• Required task
Copy out, exactly and without additions, the lines from the one that contains "rear_shell();" to the one that contains "for node in", both ends included.
::: Dataset section :::
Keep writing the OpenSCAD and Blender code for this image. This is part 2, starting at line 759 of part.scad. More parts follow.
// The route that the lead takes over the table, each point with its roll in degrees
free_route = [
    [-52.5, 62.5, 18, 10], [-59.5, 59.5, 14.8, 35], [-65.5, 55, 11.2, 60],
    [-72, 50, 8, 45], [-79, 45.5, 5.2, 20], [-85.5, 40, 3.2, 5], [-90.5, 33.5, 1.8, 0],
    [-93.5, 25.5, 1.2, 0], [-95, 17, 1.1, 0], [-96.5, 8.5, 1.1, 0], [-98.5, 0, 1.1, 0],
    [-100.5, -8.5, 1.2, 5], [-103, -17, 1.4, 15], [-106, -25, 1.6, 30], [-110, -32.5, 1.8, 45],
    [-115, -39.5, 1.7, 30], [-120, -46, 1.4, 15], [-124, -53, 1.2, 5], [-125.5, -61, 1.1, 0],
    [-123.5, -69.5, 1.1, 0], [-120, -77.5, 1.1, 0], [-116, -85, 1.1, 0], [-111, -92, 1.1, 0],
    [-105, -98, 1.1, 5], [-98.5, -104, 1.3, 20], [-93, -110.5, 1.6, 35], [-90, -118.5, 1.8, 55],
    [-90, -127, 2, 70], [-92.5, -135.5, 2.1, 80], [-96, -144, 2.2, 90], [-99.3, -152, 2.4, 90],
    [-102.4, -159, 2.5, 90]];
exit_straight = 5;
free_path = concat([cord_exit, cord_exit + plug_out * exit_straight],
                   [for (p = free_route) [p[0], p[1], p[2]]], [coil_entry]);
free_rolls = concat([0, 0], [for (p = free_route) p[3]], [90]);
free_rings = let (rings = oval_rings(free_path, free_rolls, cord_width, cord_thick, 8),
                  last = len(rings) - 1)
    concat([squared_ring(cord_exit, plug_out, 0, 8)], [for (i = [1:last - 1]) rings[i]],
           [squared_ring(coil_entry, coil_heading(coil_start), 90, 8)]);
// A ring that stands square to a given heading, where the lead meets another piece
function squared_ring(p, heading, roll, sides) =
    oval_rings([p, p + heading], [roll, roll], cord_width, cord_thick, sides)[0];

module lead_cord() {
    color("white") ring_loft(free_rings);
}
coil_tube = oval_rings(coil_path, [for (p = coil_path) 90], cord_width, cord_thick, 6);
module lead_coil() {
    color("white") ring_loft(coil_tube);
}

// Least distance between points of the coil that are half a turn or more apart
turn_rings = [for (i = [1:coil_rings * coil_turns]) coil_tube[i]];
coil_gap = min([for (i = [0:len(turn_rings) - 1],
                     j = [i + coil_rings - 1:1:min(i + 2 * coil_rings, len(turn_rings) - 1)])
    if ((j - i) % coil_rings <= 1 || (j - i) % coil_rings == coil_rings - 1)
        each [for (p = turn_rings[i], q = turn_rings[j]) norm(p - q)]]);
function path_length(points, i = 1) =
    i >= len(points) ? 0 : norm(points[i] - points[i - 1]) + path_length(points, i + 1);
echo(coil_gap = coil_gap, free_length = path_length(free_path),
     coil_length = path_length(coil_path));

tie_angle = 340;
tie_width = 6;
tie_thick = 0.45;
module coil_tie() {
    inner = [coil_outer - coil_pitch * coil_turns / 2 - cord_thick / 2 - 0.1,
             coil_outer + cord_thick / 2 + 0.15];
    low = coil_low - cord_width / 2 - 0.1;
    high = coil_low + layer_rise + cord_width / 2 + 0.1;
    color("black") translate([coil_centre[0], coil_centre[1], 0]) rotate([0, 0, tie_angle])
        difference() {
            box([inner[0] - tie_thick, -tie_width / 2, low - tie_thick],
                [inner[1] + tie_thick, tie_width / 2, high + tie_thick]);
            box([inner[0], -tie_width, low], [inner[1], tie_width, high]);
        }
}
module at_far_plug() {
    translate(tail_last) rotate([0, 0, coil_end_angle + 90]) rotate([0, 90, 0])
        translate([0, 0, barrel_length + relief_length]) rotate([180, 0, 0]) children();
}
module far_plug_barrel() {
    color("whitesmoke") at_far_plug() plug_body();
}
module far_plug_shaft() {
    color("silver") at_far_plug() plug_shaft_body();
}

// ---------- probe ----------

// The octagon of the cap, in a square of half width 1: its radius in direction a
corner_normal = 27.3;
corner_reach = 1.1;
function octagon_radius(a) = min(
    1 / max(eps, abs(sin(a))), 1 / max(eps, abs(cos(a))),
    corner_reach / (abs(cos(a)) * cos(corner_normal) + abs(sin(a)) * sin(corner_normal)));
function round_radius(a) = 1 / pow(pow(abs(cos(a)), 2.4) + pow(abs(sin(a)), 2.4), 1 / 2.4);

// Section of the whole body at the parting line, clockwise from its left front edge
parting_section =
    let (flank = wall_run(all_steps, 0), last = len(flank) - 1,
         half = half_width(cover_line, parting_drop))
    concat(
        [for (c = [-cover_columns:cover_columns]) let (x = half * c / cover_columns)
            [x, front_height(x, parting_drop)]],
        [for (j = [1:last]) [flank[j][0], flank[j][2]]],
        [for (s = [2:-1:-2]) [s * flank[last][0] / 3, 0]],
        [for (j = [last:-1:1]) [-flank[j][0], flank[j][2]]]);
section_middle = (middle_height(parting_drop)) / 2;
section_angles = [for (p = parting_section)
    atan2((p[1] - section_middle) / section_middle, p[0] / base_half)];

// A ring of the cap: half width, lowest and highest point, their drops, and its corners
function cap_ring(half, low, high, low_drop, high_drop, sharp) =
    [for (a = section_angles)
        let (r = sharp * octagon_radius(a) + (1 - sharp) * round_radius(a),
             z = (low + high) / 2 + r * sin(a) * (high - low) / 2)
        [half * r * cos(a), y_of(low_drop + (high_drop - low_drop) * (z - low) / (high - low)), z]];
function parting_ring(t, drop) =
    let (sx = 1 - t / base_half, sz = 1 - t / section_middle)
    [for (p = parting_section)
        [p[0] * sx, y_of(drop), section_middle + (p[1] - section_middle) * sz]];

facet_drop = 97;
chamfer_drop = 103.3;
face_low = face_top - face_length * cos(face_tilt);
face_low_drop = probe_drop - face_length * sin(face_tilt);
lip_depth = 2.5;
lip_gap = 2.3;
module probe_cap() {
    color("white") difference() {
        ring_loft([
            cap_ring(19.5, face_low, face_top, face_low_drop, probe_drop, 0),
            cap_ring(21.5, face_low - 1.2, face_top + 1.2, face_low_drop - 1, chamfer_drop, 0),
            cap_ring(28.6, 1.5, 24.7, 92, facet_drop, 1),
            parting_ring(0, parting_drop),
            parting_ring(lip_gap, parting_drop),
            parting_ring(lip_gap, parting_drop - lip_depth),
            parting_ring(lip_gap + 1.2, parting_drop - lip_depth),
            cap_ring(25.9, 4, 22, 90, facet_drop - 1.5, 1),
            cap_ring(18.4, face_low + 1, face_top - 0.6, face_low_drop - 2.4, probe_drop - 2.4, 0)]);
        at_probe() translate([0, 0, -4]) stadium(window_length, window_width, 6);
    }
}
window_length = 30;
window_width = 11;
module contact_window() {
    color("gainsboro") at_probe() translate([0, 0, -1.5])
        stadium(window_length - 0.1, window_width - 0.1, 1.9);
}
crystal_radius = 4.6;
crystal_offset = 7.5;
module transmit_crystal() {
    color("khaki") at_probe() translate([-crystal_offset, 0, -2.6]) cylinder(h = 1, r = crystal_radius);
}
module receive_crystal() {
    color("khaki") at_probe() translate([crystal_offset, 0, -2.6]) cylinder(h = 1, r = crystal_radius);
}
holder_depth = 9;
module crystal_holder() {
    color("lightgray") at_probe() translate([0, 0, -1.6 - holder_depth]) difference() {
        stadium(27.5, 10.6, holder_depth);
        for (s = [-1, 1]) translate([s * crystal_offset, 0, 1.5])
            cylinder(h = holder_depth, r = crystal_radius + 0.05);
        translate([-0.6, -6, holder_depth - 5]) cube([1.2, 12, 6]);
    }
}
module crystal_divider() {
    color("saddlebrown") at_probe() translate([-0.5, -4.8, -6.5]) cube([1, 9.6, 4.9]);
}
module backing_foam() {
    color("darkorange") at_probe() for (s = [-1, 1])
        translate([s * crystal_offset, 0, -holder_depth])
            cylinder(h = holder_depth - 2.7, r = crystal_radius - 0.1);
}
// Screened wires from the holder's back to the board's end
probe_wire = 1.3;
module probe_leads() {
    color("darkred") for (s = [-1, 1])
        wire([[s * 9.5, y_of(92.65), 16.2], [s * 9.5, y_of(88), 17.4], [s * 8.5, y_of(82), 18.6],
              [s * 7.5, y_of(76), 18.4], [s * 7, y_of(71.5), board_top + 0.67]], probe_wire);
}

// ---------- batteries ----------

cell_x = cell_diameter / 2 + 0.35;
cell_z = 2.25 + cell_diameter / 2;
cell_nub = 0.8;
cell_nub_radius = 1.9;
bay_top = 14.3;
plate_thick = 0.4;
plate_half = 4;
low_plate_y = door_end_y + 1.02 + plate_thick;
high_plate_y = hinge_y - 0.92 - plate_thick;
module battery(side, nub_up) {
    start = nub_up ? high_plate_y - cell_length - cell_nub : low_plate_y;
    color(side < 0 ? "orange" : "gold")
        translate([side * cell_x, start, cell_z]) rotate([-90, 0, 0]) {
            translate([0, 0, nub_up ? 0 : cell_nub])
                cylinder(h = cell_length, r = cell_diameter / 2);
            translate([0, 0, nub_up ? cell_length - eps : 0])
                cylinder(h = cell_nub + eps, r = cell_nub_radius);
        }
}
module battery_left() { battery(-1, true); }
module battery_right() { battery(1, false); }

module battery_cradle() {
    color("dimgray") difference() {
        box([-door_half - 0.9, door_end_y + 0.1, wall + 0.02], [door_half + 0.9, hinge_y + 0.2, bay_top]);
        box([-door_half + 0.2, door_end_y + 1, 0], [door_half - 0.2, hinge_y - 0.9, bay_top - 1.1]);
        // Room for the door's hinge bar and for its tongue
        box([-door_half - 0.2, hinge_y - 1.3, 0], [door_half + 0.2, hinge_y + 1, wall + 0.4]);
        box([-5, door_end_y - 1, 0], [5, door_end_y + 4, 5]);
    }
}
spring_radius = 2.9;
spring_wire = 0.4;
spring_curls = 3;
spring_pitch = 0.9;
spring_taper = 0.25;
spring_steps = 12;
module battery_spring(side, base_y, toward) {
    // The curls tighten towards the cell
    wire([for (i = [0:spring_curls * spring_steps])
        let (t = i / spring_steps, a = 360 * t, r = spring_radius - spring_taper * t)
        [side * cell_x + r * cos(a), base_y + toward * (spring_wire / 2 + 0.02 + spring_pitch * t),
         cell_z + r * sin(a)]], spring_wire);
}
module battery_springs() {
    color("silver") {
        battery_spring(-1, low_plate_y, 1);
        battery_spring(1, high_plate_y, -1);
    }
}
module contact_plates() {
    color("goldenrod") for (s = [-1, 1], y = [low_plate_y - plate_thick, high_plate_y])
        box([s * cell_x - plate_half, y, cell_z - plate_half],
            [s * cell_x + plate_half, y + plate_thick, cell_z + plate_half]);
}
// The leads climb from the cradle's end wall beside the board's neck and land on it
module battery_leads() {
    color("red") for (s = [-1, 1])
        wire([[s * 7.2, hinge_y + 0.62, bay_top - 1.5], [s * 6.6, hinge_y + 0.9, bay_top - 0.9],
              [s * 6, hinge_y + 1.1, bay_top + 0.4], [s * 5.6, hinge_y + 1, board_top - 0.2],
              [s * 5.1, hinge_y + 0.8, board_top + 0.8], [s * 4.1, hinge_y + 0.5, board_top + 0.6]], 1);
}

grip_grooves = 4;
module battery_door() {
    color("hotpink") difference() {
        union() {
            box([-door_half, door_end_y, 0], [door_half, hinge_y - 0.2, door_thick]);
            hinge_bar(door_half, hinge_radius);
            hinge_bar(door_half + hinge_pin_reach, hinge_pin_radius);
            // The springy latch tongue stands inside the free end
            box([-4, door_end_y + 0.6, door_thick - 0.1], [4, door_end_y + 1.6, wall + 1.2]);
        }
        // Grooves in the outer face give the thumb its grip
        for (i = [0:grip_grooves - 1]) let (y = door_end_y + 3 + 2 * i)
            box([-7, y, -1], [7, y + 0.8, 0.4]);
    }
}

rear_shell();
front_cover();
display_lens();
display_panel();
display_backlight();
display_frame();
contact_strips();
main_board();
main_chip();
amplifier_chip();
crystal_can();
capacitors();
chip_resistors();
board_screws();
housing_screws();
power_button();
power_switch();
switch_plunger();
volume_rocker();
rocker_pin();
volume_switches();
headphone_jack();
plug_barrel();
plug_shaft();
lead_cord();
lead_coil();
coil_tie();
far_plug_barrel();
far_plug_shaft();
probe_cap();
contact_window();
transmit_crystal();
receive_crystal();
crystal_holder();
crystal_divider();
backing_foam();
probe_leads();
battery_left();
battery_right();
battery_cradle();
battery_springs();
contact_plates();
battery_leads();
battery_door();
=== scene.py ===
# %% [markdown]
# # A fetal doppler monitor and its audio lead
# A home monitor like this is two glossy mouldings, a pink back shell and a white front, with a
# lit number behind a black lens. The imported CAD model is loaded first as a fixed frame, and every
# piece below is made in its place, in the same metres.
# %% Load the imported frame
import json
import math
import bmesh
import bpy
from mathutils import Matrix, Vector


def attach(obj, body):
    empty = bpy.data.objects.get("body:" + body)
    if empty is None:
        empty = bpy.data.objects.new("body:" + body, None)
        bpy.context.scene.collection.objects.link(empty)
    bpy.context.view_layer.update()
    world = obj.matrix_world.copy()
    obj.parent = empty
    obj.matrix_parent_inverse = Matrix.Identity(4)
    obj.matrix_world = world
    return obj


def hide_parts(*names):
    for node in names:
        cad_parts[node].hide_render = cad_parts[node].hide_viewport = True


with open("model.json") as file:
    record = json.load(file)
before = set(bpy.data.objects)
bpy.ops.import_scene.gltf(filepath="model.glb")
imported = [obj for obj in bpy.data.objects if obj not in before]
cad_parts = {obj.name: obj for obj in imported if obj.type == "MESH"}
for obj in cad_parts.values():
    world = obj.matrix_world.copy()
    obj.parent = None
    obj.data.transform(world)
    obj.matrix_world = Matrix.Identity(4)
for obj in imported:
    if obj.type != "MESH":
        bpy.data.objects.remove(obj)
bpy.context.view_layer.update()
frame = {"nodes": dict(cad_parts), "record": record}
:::
• The solution
rear_shell();
front_cover();
display_lens();
display_panel();
display_backlight();
display_frame();
contact_strips();
main_board();
main_chip();
amplifier_chip();
crystal_can();
capacitors();
chip_resistors();
board_screws();
housing_screws();
power_button();
power_switch();
switch_plunger();
volume_rocker();
rocker_pin();
volume_switches();
headphone_jack();
plug_barrel();
plug_shaft();
lead_cord();
lead_coil();
coil_tie();
far_plug_barrel();
far_plug_shaft();
probe_cap();
contact_window();
transmit_crystal();
receive_crystal();
crystal_holder();
crystal_divider();
backing_foam();
probe_leads();
battery_left();
battery_right();
battery_cradle();
battery_springs();
contact_plates();
battery_leads();
battery_door();
=== scene.py ===
# %% [markdown]
# # A fetal doppler monitor and its audio lead
# A home monitor like this is two glossy mouldings, a pink back shell and a white front, with a
# lit number behind a black lens. The imported CAD model is loaded first as a fixed frame, and every
# piece below is made in its place, in the same metres.
# %% Load the imported frame
import json
import math
import bmesh
import bpy
from mathutils import Matrix, Vector


def attach(obj, body):
    empty = bpy.data.objects.get("body:" + body)
    if empty is None:
        empty = bpy.data.objects.new("body:" + body, None)
        bpy.context.scene.collection.objects.link(empty)
    bpy.context.view_layer.update()
    world = obj.matrix_world.copy()
    obj.parent = empty
    obj.matrix_parent_inverse = Matrix.Identity(4)
    obj.matrix_world = world
    return obj


def hide_parts(*names):
    for node in names:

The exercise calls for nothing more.